Психолог-шеф уже давно пришел к выводу, что работа на чужую разведку — это болезнь ума и психики, посему на агента нужно смотреть как на феномен нестандартный и шизофренический, пьянство и капризы Кузнецова он объяснял подспудными нагрузками на его голову, они-то и выталкивали наружу энергию.
— Что у вас такой скорбный вид, Жерар? Или вы недовольны моей работой?
— Мы вас высоко ценим, Виктор, но ради бога, не говорите громко, ваш французский блестящ, но с акцентом, официанты весьма наблюдательны. вы же профессионал.
— Черт побери, можно подумать, что я — единственный русский во всем Париже. Да нас тут как сельдей в бочке! Разве у меня на лбу написано, что я не князь Оболенский, а вице-консул?
Все это во весь голос, с громовым хохотом — о ужас!
Париж огромен, и заниматься там шпионажем — одно удовольствие, это не Стокгольм, где половина жителей знакомы друг с другом, и не Пекин, где на каждого белокожего смотрят как на льва в клетке, и не большая деревня Люксембург, и не Москва, где сыщики так набили себе руку за долгие годы советской власти, что знают каждый дырявый дом и проходной двор. В Париже — разведчик живет, как иголка в стоге сена.
Два года пролетели волшебно, как в сказке, престиж французов взлетел, и даже в разведывательном комитете НАТО на них перестали смотреть, как на бедных родственников, питавшихся крохами с чужого стола, — кузнецовские материалы вносили свежую струю в оценки советской научно-технической мощи, и по этому случаю низкорослый шеф удостоился приглашения в Лэнгли.
Любому счастью, как и жизни, приходит конец: командировка Кузнецова истекла, и супруги собрались домой.
Работать ли с агентом в Москве?
Все знали, как опасно работать в советской столице, насквозь пронизанной наружкой, но не лишаться же из-за этого ценного источника? Можно, конечно, сделать ставку на встречи за границей, но кто знает, будут ли баловать Кузнецова командировками?

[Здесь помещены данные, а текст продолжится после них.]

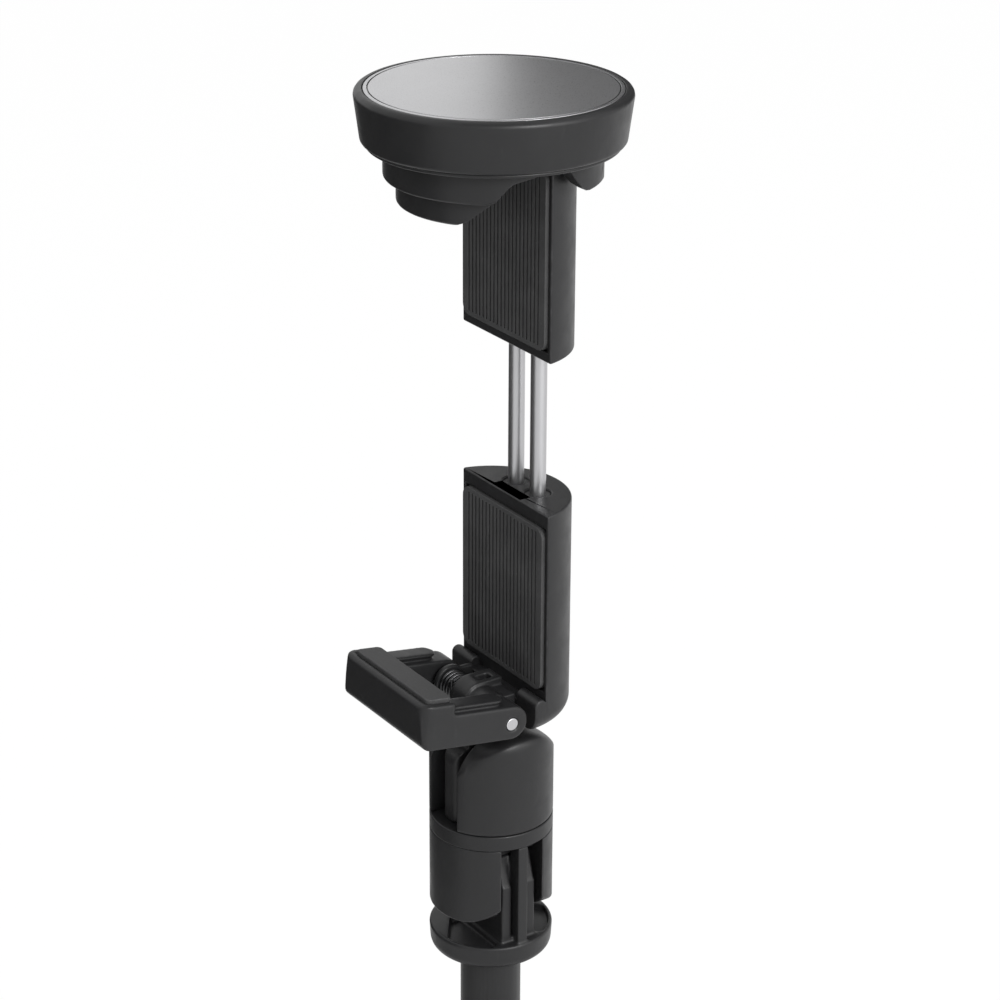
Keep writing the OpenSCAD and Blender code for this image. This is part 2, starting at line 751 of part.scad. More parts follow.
module foot_arm() {
    leg_in = arm_w - 2 * arm_leg_w;
    color(c_plastic) in_arm() difference() {
        intersection() {
            union() {
                along_x(arm_w) {
                    translate([0, (arm_leg_top - arm_below) / 2]) circle((arm_leg_top + arm_below) / 2);
                    translate([-block_back - cut, -arm_below])
                        square([block_back + cut, arm_below + arm_leg_top]);
                    polygon(concat(
                        [[-block_back, -arm_below]],
                        [[-block_back, arm_block_top]],
                        corner(-arm_reach + front_edge, arm_block_top - front_edge, front_edge, 90, 176),
                        corner(-arm_reach + 1 + low_edge, -arm_below + low_edge, low_edge, 184, 270)
                    ));
                }
                // Plateaus on the legs, level with the rubber pad's seat
                for (s = [-1, 1]) translate([s * plateau_x, 0, 0]) {
                    linear_extrude(plateau_top) plateau_plan(plateau_w - 2 * plateau_lip);
                    translate([0, 0, plateau_top - plateau_t])
                        linear_extrude(plateau_t) plateau_plan(plateau_w);
                }
            }
            // Plan outline with round front corners
            translate([0, 0, -2 * arm_below]) linear_extrude(6 * arm_below) {
                translate([-arm_w / 2, -arm_reach + arm_corner]) square([arm_w, arm_reach + 2 * arm_corner]);
                translate([-arm_w / 2 + arm_corner, -arm_reach]) square([arm_w - 2 * arm_corner, arm_reach]);
                for (s = [-1, 1]) translate([s * (arm_w / 2 - arm_corner), -arm_reach + arm_corner])
                    circle(arm_corner, $fn = small_fn);
            }
        }
        span([-leg_in / 2, -block_back, -arm_below - cut], [leg_in / 2, 2 * arm_below, 2 * arm_block_top]);
        translate([-arm_pad_w / 2 - seat, -block_back - arm_pad_d - seat, arm_block_top - 0.6])
            cube([arm_pad_w + 2 * seat, arm_pad_d + 2 * seat, 2]);
        bar_x(arm_pin_r + seat, 2 * arm_w);
    }
}

plateau_top = 5.8;
plateau_w = 5;
plateau_t = 0.8;                        // thickness of a plateau's overhanging edge
plateau_lip = 0.7;                      // how far that edge overhangs
plateau_x = arm_w / 2 - 3.2;
plateau_back = 4.5;                     // middle of a plateau's round end in front of the pin

module plateau_plan(w) {
    translate([-w / 2, -block_back - cut]) square([w, block_back + cut - plateau_back]);
    translate([0, -plateau_back]) circle(w / 2, $fn = 48);
}

arm_pad_w = arm_w - 2 * pad_in;
arm_pad_d = 6.3;
arm_pad_t = 1.4;

module foot_arm_pad() {
    color(c_rubber) in_arm() translate([-arm_pad_w / 2, -block_back - arm_pad_d, arm_block_top - 0.6])
        linear_extrude(arm_pad_t) rounded_rect(arm_pad_w, arm_pad_d, 1.2);
}

module foot_pin() {
    color(c_steel) at_arm_pin() bar_x(arm_pin_r, arm_w - 2 * side);
}

// Torsion spring: one wire that winds round the pin, with a leg at each end

spring_rings = 8 * spring_turns;
spring_sides = 6;
spring_leg_up = 5.2;
spring_leg_back = 4;

// A point on the wire's line; t counts turns
function curl(t) = [
    spring_x0 + spring_wire / 2 + t * (spring_wire + spring_gap),
    -spring_r * sin(360 * t + 90),
    -spring_r * cos(360 * t + 90)
];
wire_front = [for (k = [2, 1]) curl(0) + [0, 0, -k * spring_leg_up / 4]];
wire_back = [for (k = [1, 2]) curl(spring_turns) + [0, 0, k * spring_leg_back / 2]];
wire = concat(wire_front, [for (i = [0 : spring_rings]) curl(i / 8)], wire_back);

function unit(v) = v / norm(v);
function wire_dir(i) = unit(wire[min(i + 1, len(wire) - 1)] - wire[max(i - 1, 0)]);
function wire_ring(i) = let (d = wire_dir(i), a = unit([1, 0, 0] - d.x * d), b = cross(d, a))
    [for (j = [0 : spring_sides - 1])
        wire[i] + spring_wire / 2 * (cos(360 * j / spring_sides) * a + sin(360 * j / spring_sides) * b)];

wire_points = [for (i = [0 : len(wire) - 1]) each wire_ring(i)];
wire_faces = concat(
    [for (i = [0 : len(wire) - 2], j = [0 : spring_sides - 1])
        let (k = (j + 1) % spring_sides, r = spring_sides)
        each [[i * r + j, (i + 1) * r + j, i * r + k], [i * r + k, (i + 1) * r + j, (i + 1) * r + k]]],
    [for (j = [1 : spring_sides - 2]) [0, j, j + 1]],
    [for (j = [1 : spring_sides - 2]) let (n = (len(wire) - 1) * spring_sides) [n, n + j + 1, n + j]]
);

// Least gap between stretches of the wire that are half a curl or more apart
wire_gap = min([for (i = [0 : len(wire) - 1], j = [i + 5 : 1 : len(wire) - 1])
    norm(wire[i] - wire[j])]) - spring_wire;
echo(least_gap_of_foot_spring = wire_gap);

module foot_spring() color(c_steel) at_arm_pin() polyhedron(wire_points, wire_faces);

// Neck

neck_edge = 0.35;                       // rounding of the edges next to the swivel band
top_ease = 2.4;                         // rounding between the upper cheeks' sides and their top
ease_angle = 30;
ease_r = (neck_r - top_ease) * (cos(ease_angle) + sin(ease_angle)) + top_ease;

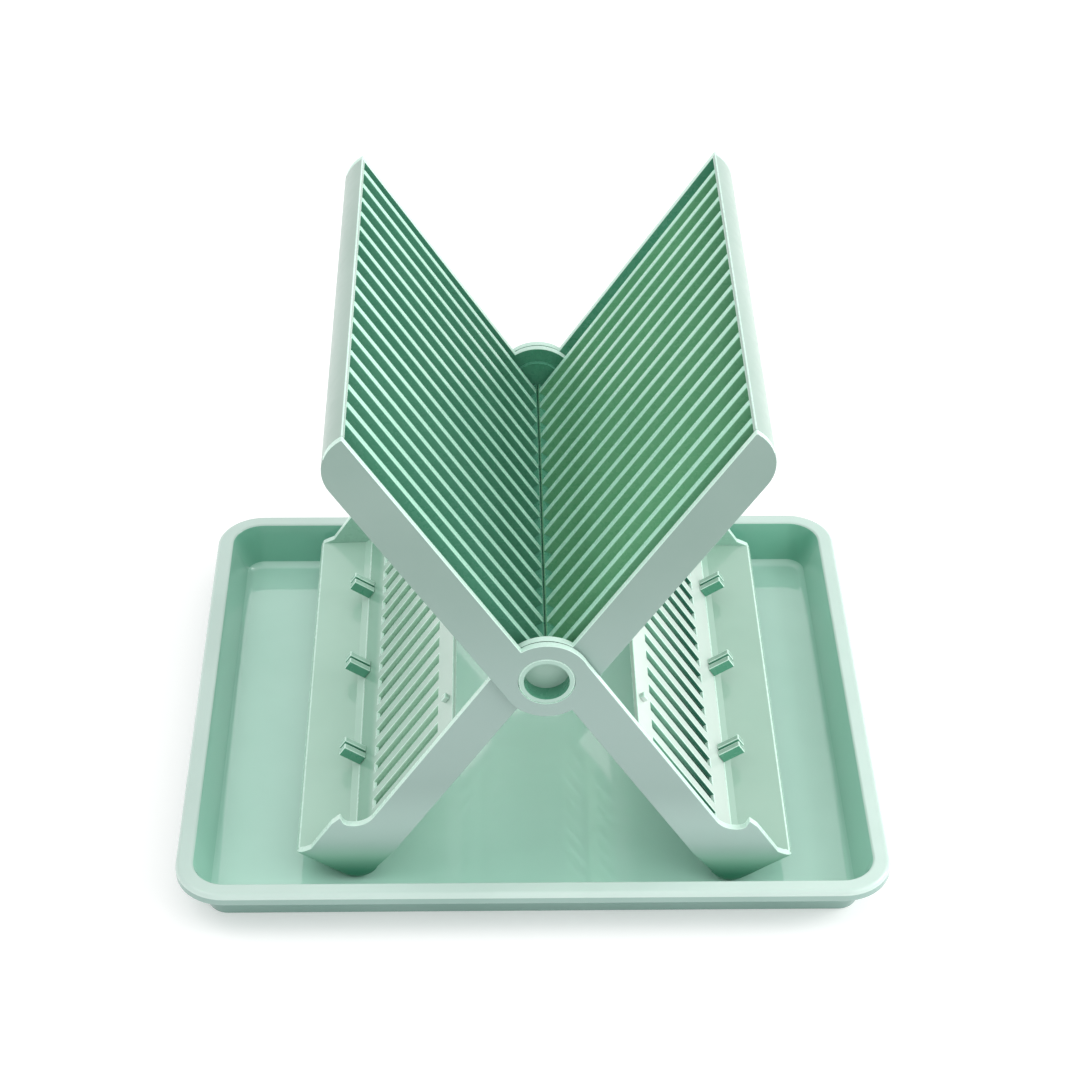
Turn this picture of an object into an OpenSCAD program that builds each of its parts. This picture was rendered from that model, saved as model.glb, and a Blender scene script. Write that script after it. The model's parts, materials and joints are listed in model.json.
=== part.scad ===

Но самое главное даже не это.
Шеф контрразведки не желал передавать агента разведке, имевшей свою резидентуру в Москве. Из службы, совершившей воистину подвиг, уплывал агент — и к кому? кому?! жалкой разведке, которая десятилетиями била баклуши и черпала всю информацию от истеричных русских поэтесс и прочих диссидентов, сочинявших философские эссе в котельных и мечтавших попасть в анналы истории.
Шеф собрался с силами и уговорил министра не менять кураторов Кузнецова, — зачем в дело втягивать лишних людей? — очень деликатно намекнул и на то, что разведка, находясь на территории противника, подвергнута проникновению «кротов». Жерар, как ключевая фигура операции, поступил на интенсивные курсы по разведподготовке, обложился атласами и картами Москвы, в которой он был обязан плавать как рыба в воде. С трудом нашли издателя — бывшего агента, под «крышу» которого посадили Жерара, специально установили отношения с московским «Прогрессом», наконец, дабы фанатичный КГБ привык к новому представителю издательского бизнеса, решили на начальной стадии организовать несколько бросков Жерара в Москву без всяких оперативных заданий, а лишь с целью адаптации к столице. Никаких восторгов Москва у Жерара не вызвала, тем более что поселился он в безвкусной коробке с характерным названием «Космос» — хаос, бордель, сервис на уровне палеолита, жулье и черный рынок на каждом шагу.